Mat: I’m trying to make it into a book so that you can physically play the song and get it so that you can flick the book in time with the song on. Then you’ve got this physical video, which would be quite a cool thing to own. It would be so cool.

You kept going on and made another video that’s just very, very emotional and that’s just so different and so radical. It fits the song because it has all this rage, this passion and nostalgia. It’s quite overwhelming. How did you come up with such a song?

Mat: I think the song just is a very natural creation in the studio. We’ve always loved that melodic side, and there’s always been a bit of that in our albums. We listen to a lot of music like that, so we like to not ignore that fact and go into these big, sort of, quite more melodic journeys that are a bit more emotional. And the song happened naturally, and we always had a really nice feeling every time we were working on it in the studio.

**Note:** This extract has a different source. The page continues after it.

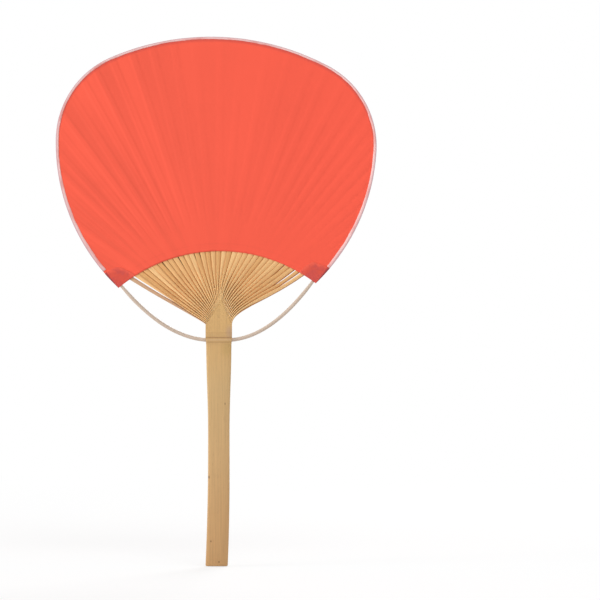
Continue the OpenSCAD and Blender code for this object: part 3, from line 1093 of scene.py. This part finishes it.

It felt quiet, like, epic and, like, powerful. And then with the video, it was just a case of, well, obviously we sort of chose that song because everyone we showed it to and every time, we put it on, we felt just something cool and powerful. It felt important to show that as well as everything else we were doing because it leaves people quite unknown of what the record’s going to be. Like, listening to “Self Hell,” “Down,” and then “To The Flowers,” you’re like, I don’t really know where this record’s going to go. Is it going to be, like, are they getting softer? Are they getting heavier? Like, what’s the mood? And we really wanted to leave that door open. I don’t want to tell everyone exactly what it’s like. I want you to listen to the record and then work it out for yourself. And so that song just felt important to release because of the way we felt every time we listened to it. And then the video, I just wanted to make something again that we hadn’t made yet in this releasing process. Let’s go to the opposite end of the spectrum to where we were with “Down” and where we were with “Self Hell.” And I’m a bit, like, I’m quite bored of seeing the band in the video performing. That’s what you should go to a gig for. That’s what you should see us do live. In some moments, I think a performance video is great, but I just wanted us to exercise a bit more creativity and do something slightly more interesting. And Aaron, the bass player in the band, he’s making films as a hobby, basically, and there’s another profession on the side. And I just was like, why aren’t we harnessing this skill? And why aren’t we just using this thing to make something powerful? If we think the song’s powerful, let’s tell a story in it and let’s do something like that. And that just opened a whole new doorway into us going, okay, sick. Let’s turn into a film crew and let’s just pretend that’s what we’re doing for the next month and do it. And let’s make a short film and try and paint a picture that maybe the feeling the song gives to you, let’s try and do that in the visuals as well. So, it’s this one thing together. Yeah, and that’s how we got there. I’m happy with how it came out.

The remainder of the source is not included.